7. Update your fstab.

*in the chroot*
Code:
Code:
[CODE]nano /etc/fstab
[/CODE]


now, in a different terminal of the live OS run this:
Code:
Code:
[CODE]ls -lF /dev/disk/by-uuid/
[/CODE]


now, write the UUIDs of the new disks partitions into your fstab inside the chroot. alternately, you could run nano /mnt/etc/fstab and edit them from there, both should work. make sure to use the correct partition UUIDs for the right mount points, it's quite impossible to mount your home partition as root.
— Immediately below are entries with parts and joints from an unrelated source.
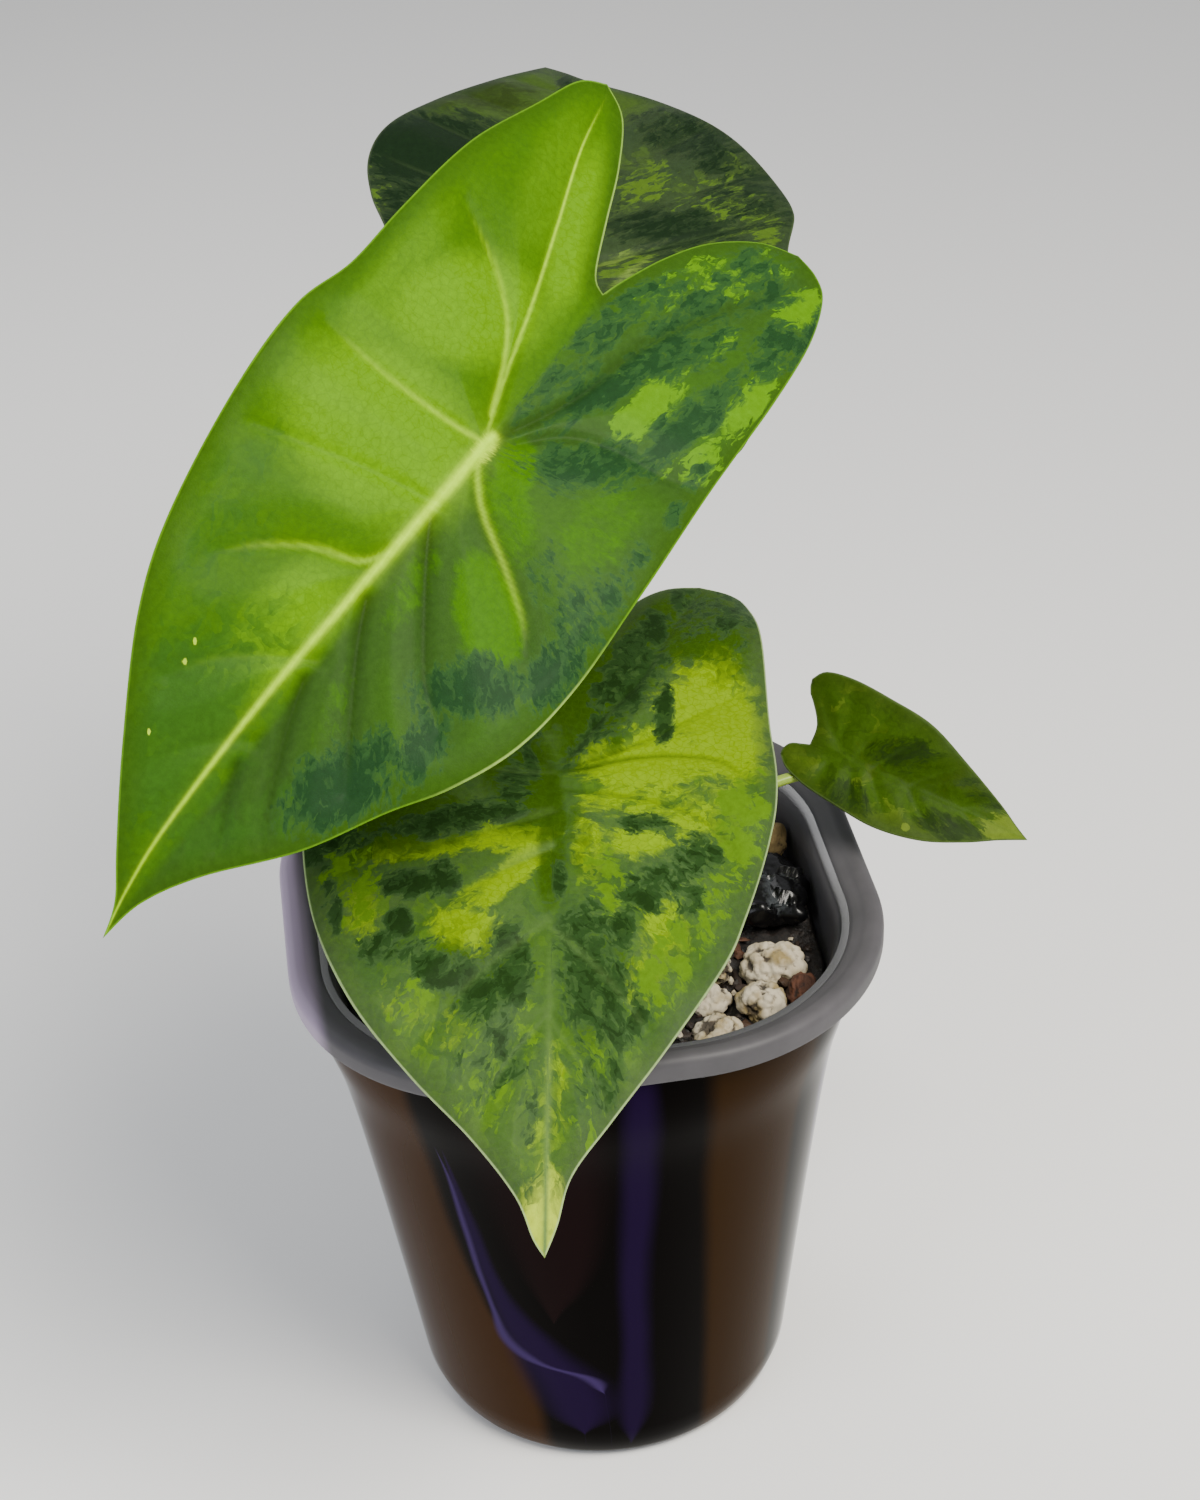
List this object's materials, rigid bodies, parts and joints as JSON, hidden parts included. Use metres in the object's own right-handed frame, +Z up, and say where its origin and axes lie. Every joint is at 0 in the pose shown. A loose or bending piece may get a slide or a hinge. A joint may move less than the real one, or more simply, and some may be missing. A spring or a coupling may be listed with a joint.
{
  "type": "potted variegated frydek alocasia house plant",
  "caption": "Potted aroid with arrow-shaped, marbled velvety leaves on arching petioles, in chunky mix, in a frosted liner inside a glossy dark cachepot; decorates a shelf or sill.",
  "frame": {"origin": "centre of the outer pot's flat base, on the surface it stands on", "axes": "+Z up through the pot's axis, -Y towards the viewer of the picture, +X to the right"},
  "size_m": [0.1407, 0.2045, 0.2393],
  "materials": {
    "glossy_pot": "mirror-gloss moulded plastic, near-black brown",
    "frosted_liner": "frosted see-through grey polypropylene",
    "aroid_mix": "wet, dark, fibrous bark and coir crumbs",
    "perlite": "chalky, porous, off-white",
    "charcoal": "black with silvery broken faces",
    "bark": "rough reddish-brown bark",
    "pumice": "dull tan, porous",
    "stem": "ringed, corky, brownish green",
    "petiole": "smooth, waxy, pale green",
    "marbled_blade": "velvety leaf, yellow-green marbled with dark blue-green, pale veins",
    "shaded_blade": "velvety leaf, dark green with yellow-green bands and pale veins",
    "green_blade": "satin leaf, mid green with a paler edge"
  },
  "bodies": {
    "root": {"outer_pot": "glossy_pot", "nursery_pot": "frosted_liner", "soil": "aroid_mix", "perlite_1": "perlite", "perlite_2": "perlite", "perlite_3": "perlite", "perlite_4": "perlite", "perlite_5": "perlite", "perlite_6": "perlite", "perlite_7": "perlite", "perlite_8": "perlite", "charcoal_1": "charcoal", "charcoal_2": "charcoal", "bark_1": "bark", "bark_2": "bark", "bark_3": "bark", "bark_4": "bark", "pumice_1": "pumice", "pumice_2": "pumice", "pumice_3": "pumice", "stem": "stem", "petiole_1": "petiole", "petiole_2": "petiole", "petiole_3": "petiole", "petiole_4": "petiole", "leaf_1": "marbled_blade", "leaf_2": "shaded_blade", "leaf_3": "marbled_blade", "leaf_4": "green_blade"}
  },
  "joints": []
}
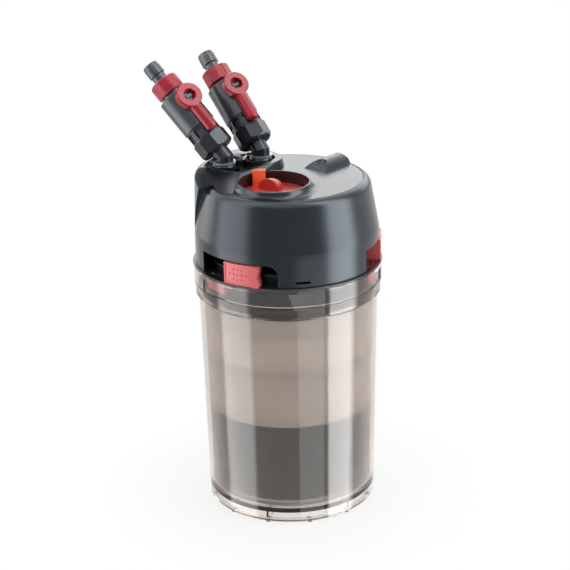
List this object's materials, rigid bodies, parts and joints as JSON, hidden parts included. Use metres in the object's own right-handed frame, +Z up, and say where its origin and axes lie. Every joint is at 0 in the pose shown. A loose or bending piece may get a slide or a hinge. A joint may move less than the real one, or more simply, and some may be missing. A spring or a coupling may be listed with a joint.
{
  "type": "canister filter",
  "caption": "Aquarium canister filter: clear vessel with media baskets, pump head on sliding latches, hand primer and valved hose elbows.",
  "frame": {"origin": "canister axis on the floor, at the bottom of the rubber feet", "axes": "+Z up along the canister axis, -Y towards the front, where the primer well is"},
  "size_m": [0.2348, 0.2026, 0.447],
  "materials": {
    "clear_plastic": "smoked clear",
    "foot_rubber": "matt",
    "basket_plastic": "translucent",
    "sponge": "open foam",
    "ceramic": "porous ceramic",
    "floss": "soft wadding",
    "black_plastic": "satin",
    "seal_rubber": "matt",
    "cover_plastic": "fine-textured satin",
    "steel": "bright",
    "grey_plastic": "satin",
    "laminations": "stamped",
    "copper": "enamelled wire",
    "white_plastic": "gloss",
    "magnet": "coated ferrite",
    "shaft_ceramic": "polished ceramic",
    "red_plastic": "satin gloss",
    "orange_plastic": "satin gloss",
    "clip_plastic": "satin",
    "button_plastic": "satin"
  },
  "bodies": {
    "vessel": {"canister": "clear_plastic", "rubber_feet": "foot_rubber", "basket_lower": "basket_plastic", "basket_middle": "basket_plastic", "basket_upper": "basket_plastic", "basket_lid": "basket_plastic", "coarse_sponge": "sponge", "ceramic_rings": "ceramic", "filter_floss": "floss", "intake_tube": "black_plastic", "intake_seal": "seal_rubber", "main_seal": "seal_rubber", "head_base": "black_plastic", "head_cover": "cover_plastic", "cover_screws": "steel", "motor_housing": "grey_plastic", "stator_core": "laminations", "stator_coils": "copper", "impeller_shaft": "shaft_ceramic", "upper_bushing": "seal_rubber", "lower_bushing": "seal_rubber", "impeller_cover": "black_plastic", "primer_cylinder": "grey_plastic", "primer_spring": "steel", "port_clips": "clip_plastic", "button_spring": "steel", "cable_grommet": "seal_rubber"},
    "rotor": {"impeller": "white_plastic", "rotor_magnet": "magnet"},
    "plunger": {"primer_piston": "white_plastic", "piston_seal": "seal_rubber"},
    "knob": {"primer_knob": "red_plastic", "primer_tab": "orange_plastic"},
    "button": {"release_button": "button_plastic"},
    "latch_front_left": {"latch_1": "red_plastic"},
    "latch_right": {"latch_2": "red_plastic"},
    "latch_back": {"latch_3": "red_plastic"},
    "valve_1": {"elbow_1": "black_plastic", "elbow_seal_1": "seal_rubber", "valve_body_1": "grey_plastic", "hose_barb_1": "grey_plastic", "barb_seal_1": "seal_rubber"},
    "lever_1": {"valve_lever_1": "red_plastic", "valve_stem_1": "black_plastic", "valve_ball_1": "white_plastic"},
    "union_nut_1": {"union_nut_1": "black_plastic"},
    "hose_nut_1": {"hose_nut_1": "red_plastic"},
    "valve_2": {"elbow_2": "black_plastic", "elbow_seal_2": "seal_rubber", "valve_body_2": "grey_plastic", "hose_barb_2": "grey_plastic", "barb_seal_2": "seal_rubber"},
    "lever_2": {"valve_lever_2": "red_plastic", "valve_stem_2": "black_plastic", "valve_ball_2": "white_plastic"},
    "union_nut_2": {"union_nut_2": "black_plastic"},
    "hose_nut_2": {"hose_nut_2": "red_plastic"}
  },
  "joints": [
    {"name": "rotor_spin", "type": "hinge", "parent": "vessel", "child": "rotor", "pos_m": [0.03, 0.018, 0.26], "axis": [0, 0, 1], "continuous": true},
    {"name": "primer_press", "type": "slide", "parent": "vessel", "child": "plunger", "axis": [0, 0, 1], "range_m": [-0.012, 0], "stiffness_N_per_m": 350, "springref_m": 0.006, "deforming": ["primer_spring"]},
    {"name": "primer_turn", "type": "hinge", "parent": "plunger", "child": "knob", "pos_m": [-0.0118, -0.0374, 0.33], "axis": [0, 0, 1], "range_deg": [0, 90]},
    {"name": "button_press", "type": "slide", "parent": "vessel", "child": "button", "axis": [0, 0, 1], "range_m": [-0.003, 0], "stiffness_N_per_m": 300, "springref_m": 0.003, "deforming": ["button_spring"]},
    {"name": "latch_front_left_slide", "type": "hinge", "parent": "vessel", "child": "latch_front_left", "pos_m": [0, 0, 0.26], "axis": [0, 0, 1], "range_deg": [-21, 0]},
    {"name": "latch_right_slide", "type": "hinge", "parent": "vessel", "child": "latch_right", "pos_m": [0, 0, 0.26], "axis": [0, 0, 1], "range_deg": [-21, 0]},
    {"name": "latch_back_slide", "type": "hinge", "parent": "vessel", "child": "latch_back", "pos_m": [0, 0, 0.26], "axis": [0, 0, 1], "range_deg": [-21, 0]},
    {"name": "valve_1_swivel", "type": "hinge", "parent": "vessel", "child": "valve_1", "pos_m": [-0.0611, 0.0161, 0.34], "axis": [0, 0, 1], "range_deg": [0, 70]},
    {"name": "lever_1_turn", "type": "hinge", "parent": "valve_1", "child": "lever_1", "pos_m": [-0.10164, 0.0395, 0.40451], "axis": [0.3312, -0.6974, 0.6355], "range_deg": [-90, 0]},
    {"name": "union_nut_1_turn", "type": "hinge", "parent": "valve_1", "child": "union_nut_1", "pos_m": [-0.07133, 0.022, 0.36951], "axis": [-0.6124, 0.3536, 0.7071], "continuous": true},
    {"name": "hose_nut_1_turn", "type": "hinge", "parent": "valve_1", "child": "hose_nut_1", "pos_m": [-0.11542, 0.04746, 0.42042], "axis": [-0.6124, 0.3536, 0.7071], "continuous": true},
    {"name": "valve_2_swivel", "type": "hinge", "parent": "vessel", "child": "valve_2", "pos_m": [-0.025, 0.0378, 0.34], "axis": [0, 0, 1], "range_deg": [-70, 0]},
    {"name": "lever_2_turn", "type": "hinge", "parent": "valve_2", "child": "lever_2", "pos_m": [-0.05571, 0.07313, 0.40451], "axis": [0.3114, -0.649, 0.6941], "range_deg": [0, 90]},
    {"name": "union_nut_2_turn", "type": "hinge", "parent": "valve_2", "child": "union_nut_2", "pos_m": [-0.03275, 0.04671, 0.36951], "axis": [-0.4639, 0.5337, 0.7071], "continuous": true},
    {"name": "hose_nut_2_turn", "type": "hinge", "parent": "valve_2", "child": "hose_nut_2", "pos_m": [-0.06615, 0.08514, 0.42042], "axis": [-0.4639, 0.5337, 0.7071], "continuous": true}
  ]
}
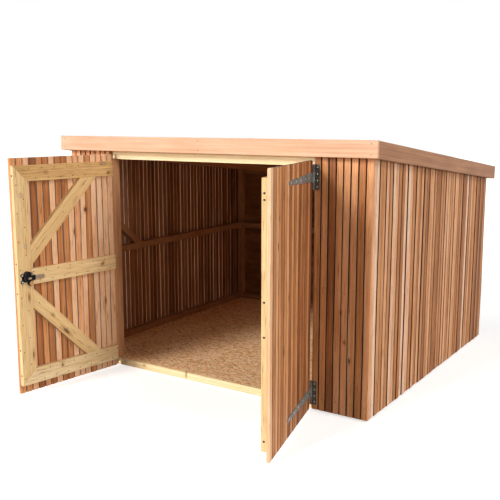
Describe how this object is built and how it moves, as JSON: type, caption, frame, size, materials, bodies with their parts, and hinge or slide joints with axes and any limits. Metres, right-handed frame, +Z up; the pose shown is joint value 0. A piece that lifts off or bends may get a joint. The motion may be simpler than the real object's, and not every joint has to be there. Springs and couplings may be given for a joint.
{
  "type": "bike shelter",
  "caption": "Slatted timber bike shelter with a pair of braced outward-opening doors on tee hinges, a boarded floor and a sloping tray roof behind a deep fascia.",
  "frame": {"origin": "ground level in the middle of the plan, at the ground face mount", "axes": "+Z up, -Y is the front with the doors, +X to the right seen from the front"},
  "size_m": [2.276, 2.8414, 1.53],
  "materials": {
    "cedar_slats": "sawn, oiled",
    "fascia_board": "planed",
    "door_timber": "planed, treated",
    "frame_timber": "sawn, treated",
    "strand_board": "pressed strands",
    "plywood": "sheet",
    "galvanised_steel": "galvanised",
    "black_metal": "black",
    "brass": "worn",
    "bright_steel": "bright",
    "rubber_liner": "matt membrane"
  },
  "bodies": {
    "shelter": {"floor_bearers": "frame_timber", "floor_front_sheet": "strand_board", "floor_back_sheet": "strand_board", "door_sill": "door_timber", "door_header": "door_timber", "jamb_posts": "frame_timber", "front_corner_posts": "frame_timber", "back_corner_posts": "frame_timber", "bottom_rails": "frame_timber", "middle_rails": "frame_timber", "top_plates": "frame_timber", "wall_braces": "frame_timber", "back_wall_board": "plywood", "front_left_cladding": "cedar_slats", "front_right_cladding": "cedar_slats", "left_wall_cladding": "cedar_slats", "right_wall_cladding": "cedar_slats", "back_wall_cladding": "cedar_slats", "roof_rafters": "frame_timber", "roof_deck": "strand_board", "roof_liner": "rubber_liner", "front_fascia": "fascia_board", "back_fascia": "fascia_board", "left_fascia": "fascia_board", "right_fascia": "fascia_board", "left_hinge_plates": "galvanised_steel", "right_hinge_plates": "galvanised_steel"},
    "left_door": {"left_door_cladding": "cedar_slats", "left_door_stile": "door_timber", "left_door_top_rail": "door_timber", "left_door_middle_rail": "door_timber", "left_door_bottom_rail": "door_timber", "left_door_upper_brace": "door_timber", "left_door_lower_brace": "door_timber", "left_hinge_straps": "galvanised_steel", "lock_case": "black_metal", "lock_cylinder": "brass"},
    "right_door": {"right_door_cladding": "cedar_slats", "right_door_stile": "door_timber", "right_door_top_rail": "door_timber", "right_door_middle_rail": "door_timber", "right_door_bottom_rail": "door_timber", "right_door_upper_brace": "door_timber", "right_door_lower_brace": "door_timber", "right_hinge_straps": "galvanised_steel"},
    "lock_bolt": {"lock_bolt": "bright_steel"}
  },
  "joints": [
    {"name": "left_door_hinge", "type": "hinge", "parent": "shelter", "child": "left_door", "pos_m": [-0.748, -1.024, 0], "axis": [0, 0, -1], "range_deg": [-97.5, 72.5]},
    {"name": "right_door_hinge", "type": "hinge", "parent": "shelter", "child": "right_door", "pos_m": [0.748, -1.024, 0], "axis": [0, 0, 1], "range_deg": [-104, 66]},
    {"name": "lock_bolt_slide", "type": "slide", "parent": "left_door", "child": "lock_bolt", "axis": [-0.1305, -0.9914, 0], "range_m": [0, 0.07]}
  ]
}
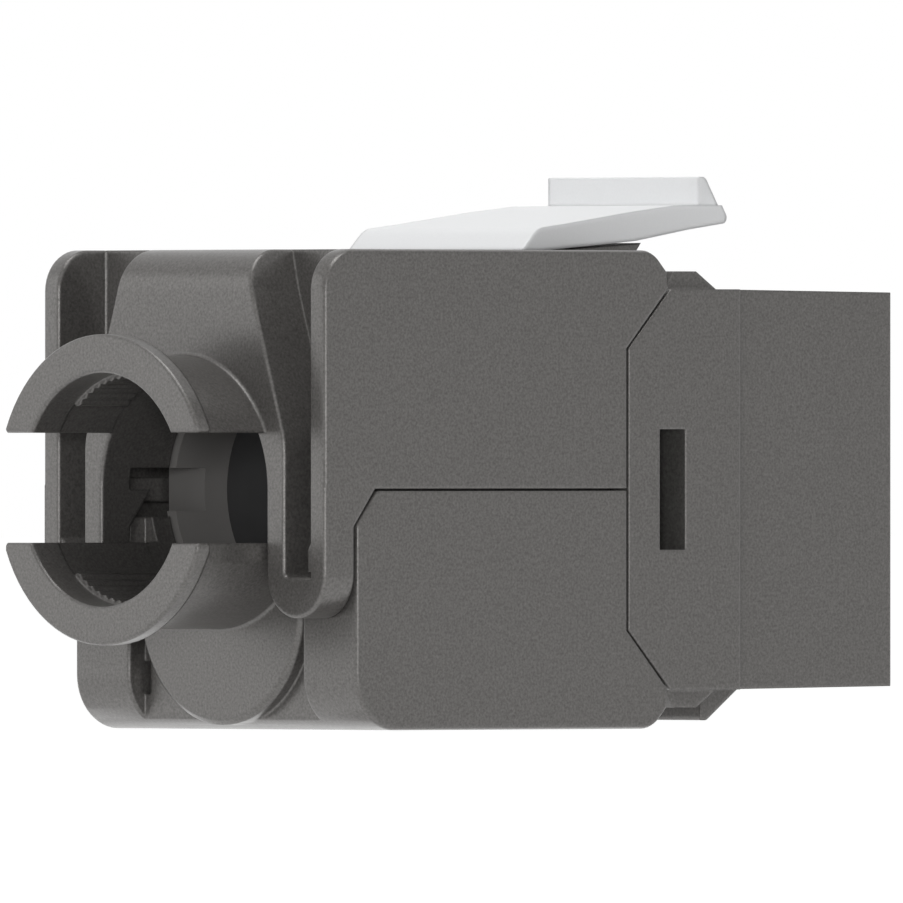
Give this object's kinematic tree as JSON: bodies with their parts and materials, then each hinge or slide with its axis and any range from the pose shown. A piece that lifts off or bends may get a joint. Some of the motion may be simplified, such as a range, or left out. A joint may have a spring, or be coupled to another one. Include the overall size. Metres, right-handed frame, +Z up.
{
  "type": "shielded keystone jack",
  "caption": "Shielded keystone network jack in dark cast metal, with hinged wiring wings, a half-ring cable collar and a white snap latch.",
  "frame": {"origin": "centre of the port's front face, on the axis of the cable collar", "axes": "+X out of the port, -X out of the cable collar, +Z up through the latch, Y across"},
  "size_m": [0.0371, 0.0168, 0.0225],
  "materials": {
    "cast_zinc": "satin grey cast zinc, fine grain",
    "white_plastic": "moulded, satin",
    "black_plastic": "moulded, satin",
    "steel_pin": "drawn",
    "board": "solder mask",
    "spring_bronze": "rolled spring strip",
    "gold_contact": "gold flash over bronze wire",
    "tinned_blade": "tinned bronze"
  },
  "bodies": {
    "housing": {"front_housing": "cast_zinc", "upper_hinge_pin": "steel_pin", "lower_hinge_pin": "steel_pin", "port_insert": "black_plastic", "circuit_board": "board", "terminal_block": "black_plastic", "wire_cap": "black_plastic", "inner_shield": "cast_zinc", "shield_spring_left": "spring_bronze", "shield_spring_right": "spring_bronze", "contact_1": "gold_contact", "contact_2": "gold_contact", "contact_3": "gold_contact", "contact_4": "gold_contact", "contact_5": "gold_contact", "contact_6": "gold_contact", "contact_7": "gold_contact", "contact_8": "gold_contact", "idc_blade_1": "tinned_blade", "idc_blade_2": "tinned_blade", "idc_blade_3": "tinned_blade", "idc_blade_4": "tinned_blade", "idc_blade_5": "tinned_blade", "idc_blade_6": "tinned_blade", "idc_blade_7": "tinned_blade", "idc_blade_8": "tinned_blade"},
    "upper_wing": {"upper_wing": "cast_zinc"},
    "lower_wing": {"lower_wing": "cast_zinc"},
    "latch": {"latch": "white_plastic"}
  },
  "joints": [
    {"name": "upper_wing_hinge", "type": "hinge", "parent": "housing", "child": "upper_wing", "pos_m": [-0.01194, 0, 0.00795], "axis": [0, 1, 0], "range_deg": [0, 60]},
    {"name": "lower_wing_hinge", "type": "hinge", "parent": "housing", "child": "lower_wing", "pos_m": [-0.01194, 0, -0.00795], "axis": [0, -1, 0], "range_deg": [0, 60]},
    {"name": "latch_flex", "type": "hinge", "parent": "housing", "child": "latch", "pos_m": [-0.01764, 0, 0.0097], "axis": [0, 1, 0], "range_deg": [0, 6], "stiffness_Nm_per_rad": 0.05}
  ],
  "couplings": [
    {"joint": "lower_wing_hinge", "follows": "upper_wing_hinge", "ratio": 1}
  ]
}
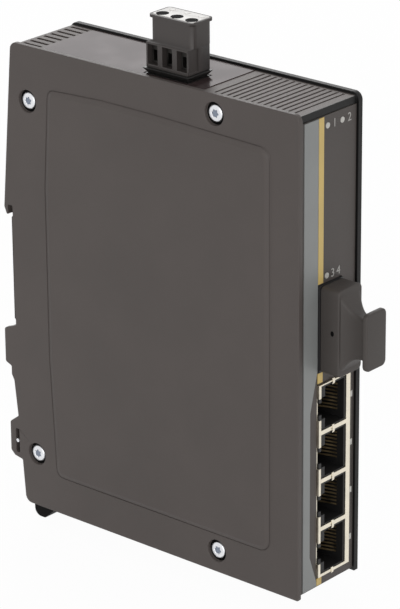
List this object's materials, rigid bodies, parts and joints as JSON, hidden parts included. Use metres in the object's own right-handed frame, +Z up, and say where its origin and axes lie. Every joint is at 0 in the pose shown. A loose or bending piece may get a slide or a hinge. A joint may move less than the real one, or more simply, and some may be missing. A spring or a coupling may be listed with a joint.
{
  "type": "din rail ethernet switch",
  "caption": "Slim DIN rail Ethernet switch with a capped fibre port, a row of jacks, a pluggable supply terminal, vents and a sprung rail latch.",
  "frame": {"origin": "middle of the flat seat that rests on the rail, at the rail's centre line", "axes": "+X across the housing, to the right seen from the ports; +Y from the ports out of the back, into the rail; +Z up"},
  "size_m": [0.0268, 0.1218, 0.1578],
  "materials": {
    "housing": "fine moulded texture",
    "front": "fine moulded texture",
    "label": "silver-grey printed film",
    "accent": "yellow printed film",
    "top_label": "light grey film",
    "steel": "zinc-plated steel",
    "shield": "nickel-plated sheet",
    "insert": "black moulded nylon",
    "gold": "gold-plated",
    "transceiver": "dark moulded plastic",
    "ceramic": "white ceramic",
    "rubber": "soft matte",
    "clear": "milky clear light pipe",
    "led": "clear resin",
    "board": "green solder mask",
    "chip": "black epoxy",
    "pad": "soft grey pad",
    "heatsink": "extruded aluminium",
    "magnetics": "black epoxy",
    "can": "sleeved aluminium can",
    "ferrite": "ferrite and resin",
    "tape": "yellow winding tape",
    "header": "black moulded nylon",
    "plug": "dark moulded nylon",
    "marker": "white marker plate",
    "latch": "black moulded nylon",
    "spring": "spring steel wire"
  },
  "bodies": {
    "housing": {"base_shell": "housing", "left_cover": "housing", "front_plate": "front", "label_strip": "label", "accent_line": "accent", "top_label": "top_label", "cover_screws": "steel", "board_screws": "steel", "jack_shield": "shield", "jack_insert": "insert", "jack_contacts": "gold", "fibre_transceiver": "transceiver", "ferrule_sleeves": "ceramic", "dust_cap": "rubber", "light_pipes": "clear", "status_leds": "led", "circuit_board": "board", "switch_chip": "chip", "thermal_pad": "pad", "heat_sink": "heatsink", "port_magnetics": "magnetics", "filter_capacitors": "can", "power_inductor": "ferrite", "power_transformer": "tape", "clock_crystal": "steel", "driver_chip": "chip", "header_collar": "header", "power_header": "header", "header_pins": "steel", "terminal_plug": "plug", "terminal_marker": "marker", "clamp_screws": "steel", "clamp_cages": "steel", "latch_spring": "spring"},
    "latch": {"rail_latch": "latch", "latch_pin": "steel"}
  },
  "joints": [
    {"name": "latch_slide", "type": "slide", "parent": "housing", "child": "latch", "axis": [0, 0, -1], "range_m": [0, 0.003], "stiffness_N_per_m": 1500, "springref_m": -0.004, "deforming": ["latch_spring"]}
  ]
}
8. Now inside the chroot do the actual installing of grub.
Code:
Code:
[CODE]grub-install /dev/sdX
[/CODE]


again, replace X with the drive number. HOWEVER, I highly suggest not putting a partition number as this requires a different way of booting that is harder to setup and not recommended, called blocklisting.


now, last step:
Code:
Code:
[CODE]update-grub
[/CODE]


9. reboot, make sure bios is pointed at the right drive and enjoy!


POSSIBLE PROBLEMS: The only one I ran into was that everything in /home was owned by root, a simple change running any file manager as root. Also, in some OSes grub is called on by grub2, so update-grub would be update-grub2 etc. ran into that with F17. If anyone notices any problems with this please post.